(Object data in JSON)
=======

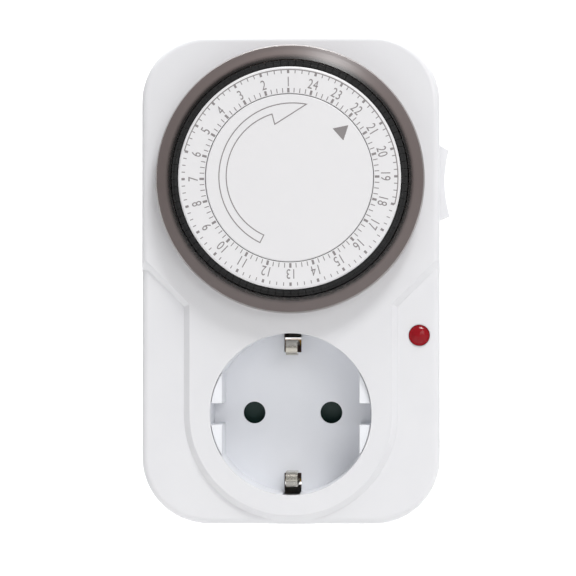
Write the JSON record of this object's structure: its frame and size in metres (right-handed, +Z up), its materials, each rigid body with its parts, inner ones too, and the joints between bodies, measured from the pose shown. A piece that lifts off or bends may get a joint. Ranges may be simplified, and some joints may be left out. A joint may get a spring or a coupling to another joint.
{
  "type": "plug in timer switch",
  "caption": "Plug-in mechanical day timer: rear plug, earthed front socket, clock dial with push-in tappets, side override rocker and lamp.",
  "frame": {"origin": "centre of the plug's face, between the two pins, where it meets a wall socket's floor", "axes": "+Y points into the wall along the pins, +Z up along the case, +X to the right seen from the front"},
  "size_m": [0.0746, 0.0785, 0.118],
  "materials": {
    "white_shell": "moulded ABS, satin gloss",
    "dial_white": "moulded ABS, printed",
    "socket_white": "moulded, satin",
    "smoked_ring": "smoked see-through plastic",
    "black_acetal": "moulded, satin",
    "lever_tan": "moulded, satin",
    "shutter_green": "moulded, satin",
    "phenolic_brown": "pressed phenolic",
    "contact_brass": "stamped",
    "nickel_plate": "nickel plated",
    "zinc_steel": "zinc plated",
    "gear_acetal": "moulded acetal",
    "ferrite": "moulded ferrite",
    "bobbin_nylon": "moulded nylon",
    "copper_winding": "enamelled copper wire",
    "lamp_red": "clear red plastic",
    "lamp_glass": "clear glass",
    "resistor_body": "lacquered",
    "lead_insulation": "PVC"
  },
  "bodies": {
    "case": {"front_housing": "white_shell", "rear_housing": "white_shell", "centre_disc": "dial_white", "socket_cup": "socket_white", "dial_bezel": "smoked_ring", "contact_carrier": "phenolic_brown", "switch_board": "phenolic_brown", "neutral_sleeve": "contact_brass", "live_sleeve": "contact_brass", "live_feed": "contact_brass", "earth_bridge": "contact_brass", "plug_pins": "nickel_plate", "earth_clips": "nickel_plate", "housing_screws": "zinc_steel", "carrier_screws": "zinc_steel", "plate_screws": "zinc_steel", "gear_arbors": "zinc_steel", "gear_plate": "zinc_steel", "stator_cup": "zinc_steel", "stator_plate": "zinc_steel", "dial_post": "zinc_steel", "shutter_spring": "zinc_steel", "clutch_washer": "zinc_steel", "dial_washer": "zinc_steel", "coil_bobbin": "bobbin_nylon", "coil_winding": "copper_winding", "lamp_lens": "lamp_red", "neon_lamp": "lamp_glass", "lamp_resistor": "resistor_body", "lead_wires": "lead_insulation"},
    "dial": {"tappet_carrier": "black_acetal", "hour_plate": "dial_white", "tappet_band": "black_acetal"},
    "tappets_01": {"tappets_01": "black_acetal"},
    "tappets_02": {"tappets_02": "black_acetal"},
    "tappets_03": {"tappets_03": "black_acetal"},
    "tappets_04": {"tappets_04": "black_acetal"},
    "tappets_05": {"tappets_05": "black_acetal"},
    "tappets_06": {"tappets_06": "black_acetal"},
    "tappets_07": {"tappets_07": "black_acetal"},
    "tappets_08": {"tappets_08": "black_acetal"},
    "tappets_09": {"tappets_09": "black_acetal"},
    "tappets_10": {"tappets_10": "black_acetal"},
    "tappets_11": {"tappets_11": "black_acetal"},
    "tappets_12": {"tappets_12": "black_acetal"},
    "drive_pinion": {"drive_pinion": "gear_acetal"},
    "clutch_wheel": {"clutch_wheel": "gear_acetal"},
    "gear_1": {"gear_1": "gear_acetal"},
    "gear_2": {"gear_2": "gear_acetal"},
    "gear_3": {"gear_3": "gear_acetal"},
    "gear_4": {"gear_4": "gear_acetal"},
    "gear_5": {"gear_5": "gear_acetal"},
    "rotor": {"rotor": "ferrite"},
    "trip_lever": {"trip_lever": "lever_tan"},
    "contact_blade": {"contact_blade": "contact_brass"},
    "override_rocker": {"override_rocker": "white_shell"},
    "shutter": {"shutter": "shutter_green"}
  },
  "joints": [
    {"name": "dial_spin", "type": "hinge", "parent": "case", "child": "dial", "pos_m": [0, -0.05, 0.0565], "axis": [0, -1, 0], "continuous": true},
    {"name": "tappets_01_press", "type": "slide", "parent": "dial", "child": "tappets_01", "axis": [0, 1, 0], "range_m": [0, 0.0024]},
    {"name": "tappets_02_press", "type": "slide", "parent": "dial", "child": "tappets_02", "axis": [0, 1, 0], "range_m": [0, 0.0024]},
    {"name": "tappets_03_press", "type": "slide", "parent": "dial", "child": "tappets_03", "axis": [0, 1, 0], "range_m": [0, 0.0024]},
    {"name": "tappets_04_press", "type": "slide", "parent": "dial", "child": "tappets_04", "axis": [0, 1, 0], "range_m": [0, 0.0024]},
    {"name": "tappets_05_press", "type": "slide", "parent": "dial", "child": "tappets_05", "axis": [0, 1, 0], "range_m": [0, 0.0024]},
    {"name": "tappets_06_press", "type": "slide", "parent": "dial", "child": "tappets_06", "axis": [0, 1, 0], "range_m": [0, 0.0024]},
    {"name": "tappets_07_press", "type": "slide", "parent": "dial", "child": "tappets_07", "axis": [0, 1, 0], "range_m": [0, 0.0024]},
    {"name": "tappets_08_press", "type": "slide", "parent": "dial", "child": "tappets_08", "axis": [0, 1, 0], "range_m": [0, 0.0024]},
    {"name": "tappets_09_press", "type": "slide", "parent": "dial", "child": "tappets_09", "axis": [0, 1, 0], "range_m": [0, 0.0024]},
    {"name": "tappets_10_press", "type": "slide", "parent": "dial", "child": "tappets_10", "axis": [0, 1, 0], "range_m": [0, 0.0024]},
    {"name": "tappets_11_press", "type": "slide", "parent": "dial", "child": "tappets_11", "axis": [0, 1, 0], "range_m": [0, 0.0024]},
    {"name": "tappets_12_press", "type": "slide", "parent": "dial", "child": "tappets_12", "axis": [0, 1, 0], "range_m": [0, 0.0024]},
    {"name": "drive_pinion_spin", "type": "hinge", "parent": "case", "child": "drive_pinion", "pos_m": [-0.01414, -0.043, 0.04236], "axis": [0, -1, 0], "continuous": true},
    {"name": "rotor_spin", "type": "hinge", "parent": "case", "child": "rotor", "pos_m": [0.00003, -0.027, 0.06083], "axis": [0, -1, 0], "continuous": true},
    {"name": "gear_1_spin", "type": "hinge", "parent": "case", "child": "gear_1", "pos_m": [-0.01088, -0.035, 0.05453], "axis": [0, -1, 0], "continuous": true},
    {"name": "gear_2_spin", "type": "hinge", "parent": "case", "child": "gear_2", "pos_m": [-0.01414, -0.035, 0.04236], "axis": [0, -1, 0], "continuous": true},
    {"name": "gear_3_spin", "type": "hinge", "parent": "case", "child": "gear_3", "pos_m": [-0.01088, -0.035, 0.05453], "axis": [0, -1, 0], "continuous": true},
    {"name": "gear_4_spin", "type": "hinge", "parent": "case", "child": "gear_4", "pos_m": [-0.01414, -0.035, 0.04236], "axis": [0, -1, 0], "continuous": true},
    {"name": "gear_5_spin", "type": "hinge", "parent": "case", "child": "gear_5", "pos_m": [-0.01088, -0.035, 0.05453], "axis": [0, -1, 0], "continuous": true},
    {"name": "clutch_wheel_spin", "type": "hinge", "parent": "case", "child": "clutch_wheel", "pos_m": [-0.01414, -0.035, 0.04236], "axis": [0, -1, 0], "continuous": true},
    {"name": "trip_lever_swing", "type": "hinge", "parent": "case", "child": "trip_lever", "pos_m": [-0.023, -0.046, 0.0855], "axis": [0, -1, 0], "range_deg": [-1.9, 0], "stiffness_Nm_per_rad": 0.02, "springref_deg": 5.73},
    {"name": "contact_blade_bend", "type": "hinge", "parent": "case", "child": "contact_blade", "pos_m": [0.0095, -0.027, 0.0838], "axis": [0, -1, 0], "range_deg": [-6.65, 0]},
    {"name": "override_rock", "type": "hinge", "parent": "case", "child": "override_rocker", "pos_m": [0.032, -0.037, 0.0565], "axis": [0, 1, 0], "range_deg": [0, 8]},
    {"name": "shutter_slide", "type": "slide", "parent": "case", "child": "shutter", "axis": [0, 0, 1], "range_m": [0, 0.0062], "stiffness_N_per_m": 60, "springref_m": -0.002, "deforming": ["shutter_spring"]}
  ],
  "couplings": [
    {"joint": "drive_pinion_spin", "follows": "dial_spin", "ratio": 9},
    {"joint": "gear_1_spin", "follows": "rotor_spin", "ratio": -0.125},
    {"joint": "gear_2_spin", "follows": "rotor_spin", "ratio": 0.015625},
    {"joint": "gear_3_spin", "follows": "rotor_spin", "ratio": -0.003125},
    {"joint": "gear_4_spin", "follows": "rotor_spin", "ratio": 0.000625},
    {"joint": "gear_5_spin", "follows": "rotor_spin", "ratio": -0.000125},
    {"joint": "clutch_wheel_spin", "follows": "rotor_spin", "ratio": 0.000025},
    {"joint": "contact_blade_bend", "follows": "trip_lever_swing", "ratio": 3.5}
  ]
}
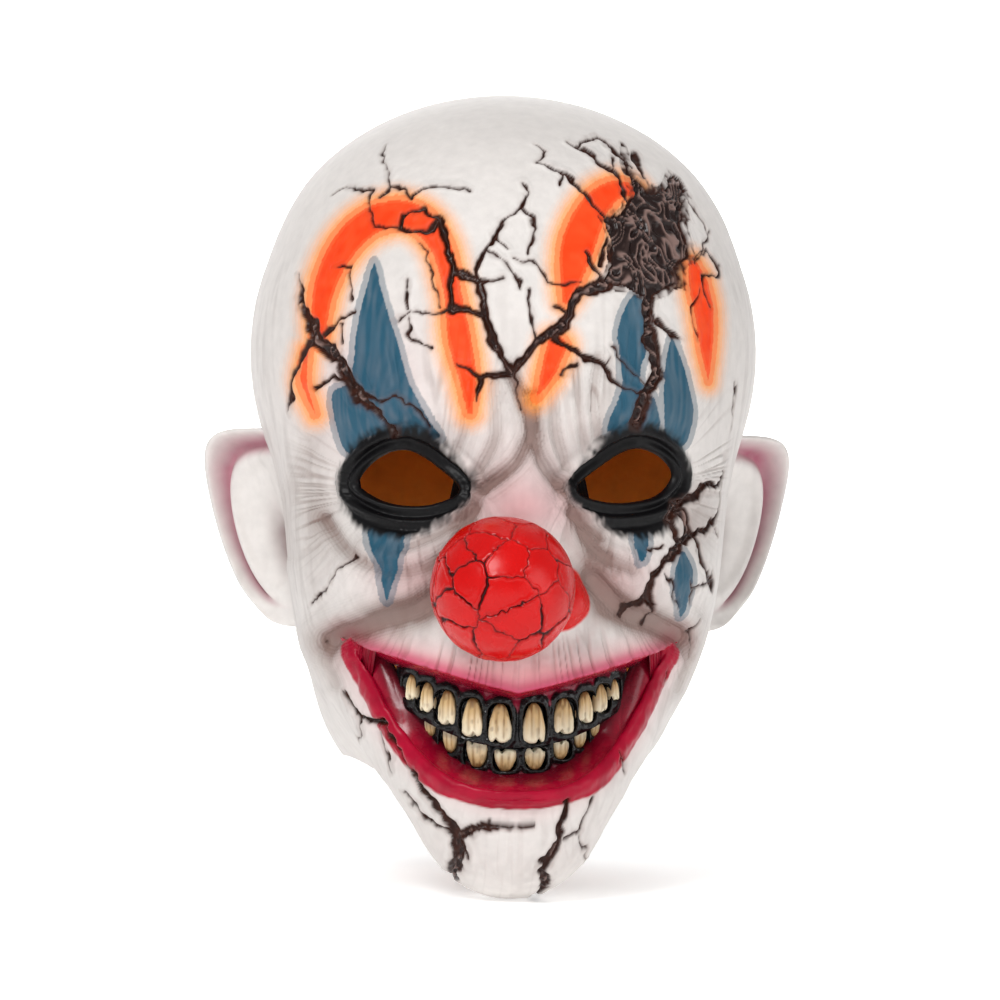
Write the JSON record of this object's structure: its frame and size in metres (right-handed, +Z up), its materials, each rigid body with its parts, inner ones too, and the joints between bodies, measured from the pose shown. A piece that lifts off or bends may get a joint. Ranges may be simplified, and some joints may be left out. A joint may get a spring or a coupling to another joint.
{
  "type": "latex halloween mask",
  "caption": "Full overhead latex clown mask with ball nose, toothed grin, glued-on ears, a rear slit with two flaps and foam fitting pads.",
  "frame": {"origin": "middle of the head cavity, level with the bridge of the nose", "axes": "+Z up through the crown, the face looks along -Y, +X towards the wearer's left ear"},
  "size_m": [0.2172, 0.2679, 0.2918],
  "materials": {
    "latex_white": "matte poured latex, painted off-white with makeup colours and dark cracks",
    "latex_red": "glossy red painted latex with dark cracks",
    "latex_crimson": "satin crimson painted latex",
    "latex_black": "wet-look black painted latex",
    "tooth_ivory": "cast resin teeth, stained ivory, satin gloss",
    "gauze": "cotton gauze soaked in latex",
    "foam": "open-cell upholstery foam"
  },
  "bodies": {
    "root": {"head_skin": "latex_white", "slit_patch": "gauze", "ear_left": "latex_white", "ear_right": "latex_white", "nose_ball": "latex_red", "nose_core": "foam", "mouth_lining": "latex_crimson", "upper_gum": "latex_black", "lower_gum": "latex_black", "forehead_pad": "foam", "crown_pad": "foam", "temple_pad_left": "foam", "temple_pad_right": "foam", "upper_tooth_1": "tooth_ivory", "upper_tooth_2": "tooth_ivory", "upper_tooth_3": "tooth_ivory", "upper_tooth_4": "tooth_ivory", "upper_tooth_5": "tooth_ivory", "upper_tooth_6": "tooth_ivory", "upper_tooth_7": "tooth_ivory", "upper_tooth_8": "tooth_ivory", "upper_tooth_9": "tooth_ivory", "upper_tooth_10": "tooth_ivory", "lower_tooth_1": "tooth_ivory", "lower_tooth_2": "tooth_ivory", "lower_tooth_3": "tooth_ivory", "lower_tooth_4": "tooth_ivory", "lower_tooth_5": "tooth_ivory", "lower_tooth_6": "tooth_ivory", "lower_tooth_7": "tooth_ivory", "lower_tooth_8": "tooth_ivory"},
    "flap_left": {"flap_left": "latex_white"},
    "flap_right": {"flap_right": "latex_white"}
  },
  "joints": [
    {"name": "flap_left_fold", "type": "hinge", "parent": "root", "child": "flap_left", "pos_m": [0.03093, 0.0934, -0.05455], "axis": [0.65, -0.2688, -0.7108], "range_deg": [0, 35], "stiffness_Nm_per_rad": 0.06},
    {"name": "flap_right_fold", "type": "hinge", "parent": "root", "child": "flap_right", "pos_m": [-0.03093, 0.0934, -0.05455], "axis": [0.65, 0.2688, 0.7108], "range_deg": [0, 35], "stiffness_Nm_per_rad": 0.06}
  ]
}
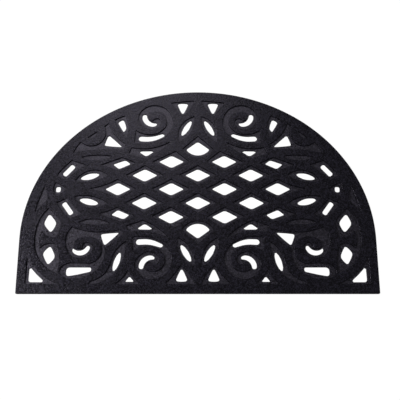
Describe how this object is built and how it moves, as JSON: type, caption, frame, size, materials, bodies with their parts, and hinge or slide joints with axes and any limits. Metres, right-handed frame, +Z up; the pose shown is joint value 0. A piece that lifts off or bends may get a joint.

=======

In the entries above, count each line that holds "axes". Give the total and nothing else.

3